I say that because I believe the SEC, although they do have their purpose, does not promote transparency that is needed for investors to make astute investment decisions. You see, you can find the price to earnings ratio of a company right next to its stock price or even its market cap, yet when it comes to the Projected Benefit Obligations (how much the company pays to its old-timers) or the Fair Value of Plan Assets as of Year End which are key items in determining whether or not a company’s pension plan is over or underfunded, plan on spending a good amount of time in the footnotes of the 10K annual reports, oh… and don’t forget your reading glasses… And when doing the research, when such pension plans are underfunded, that can really start to eat away at a firm’s profits…

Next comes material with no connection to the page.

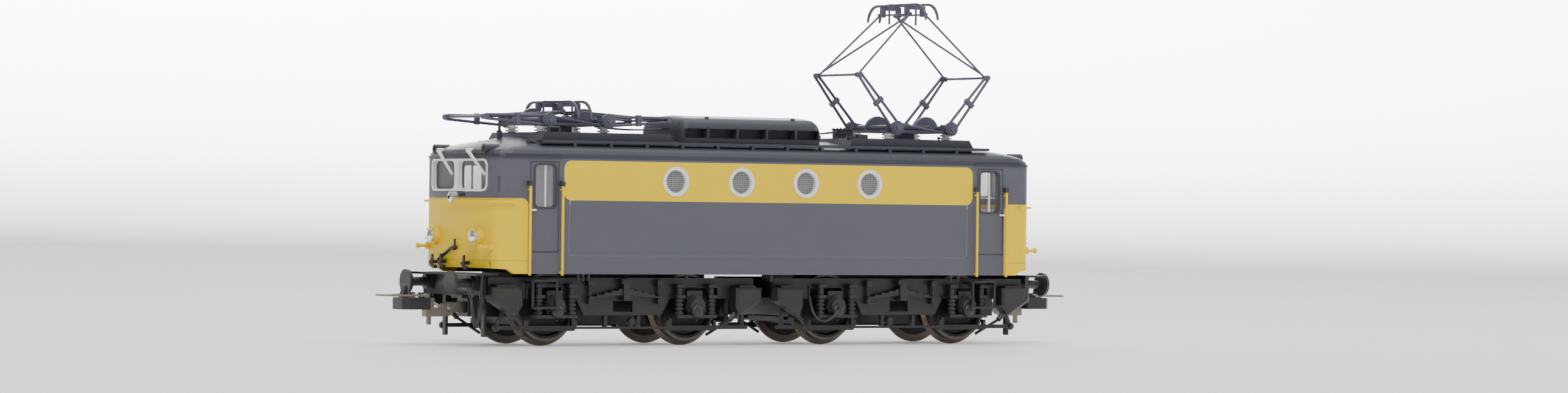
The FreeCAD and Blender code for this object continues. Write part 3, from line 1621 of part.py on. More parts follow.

That’s the problem with the auto industry, my friend. I believe the pension obligations American automakers owe to their retirees is what’s deteriorating the financials of these companies (Ford and GM more so than Toyota, Honda…). Unfortunately, many investors I believe did not want to take that issue into consideration. Retail and institutional investors could be familiarized, yet such due diligence is not truly embedded in every stock one selects. And when unthinkable surprises surface, the result of that is selling… selling the shares of these American auto companies in an open market thus artificially decreasing share value of the automakers. Add the fact that they produce more supply than there is demand for their cars and trucks, regardless of how cool a Ford pick-up might be, the most pleasant ending is not likely.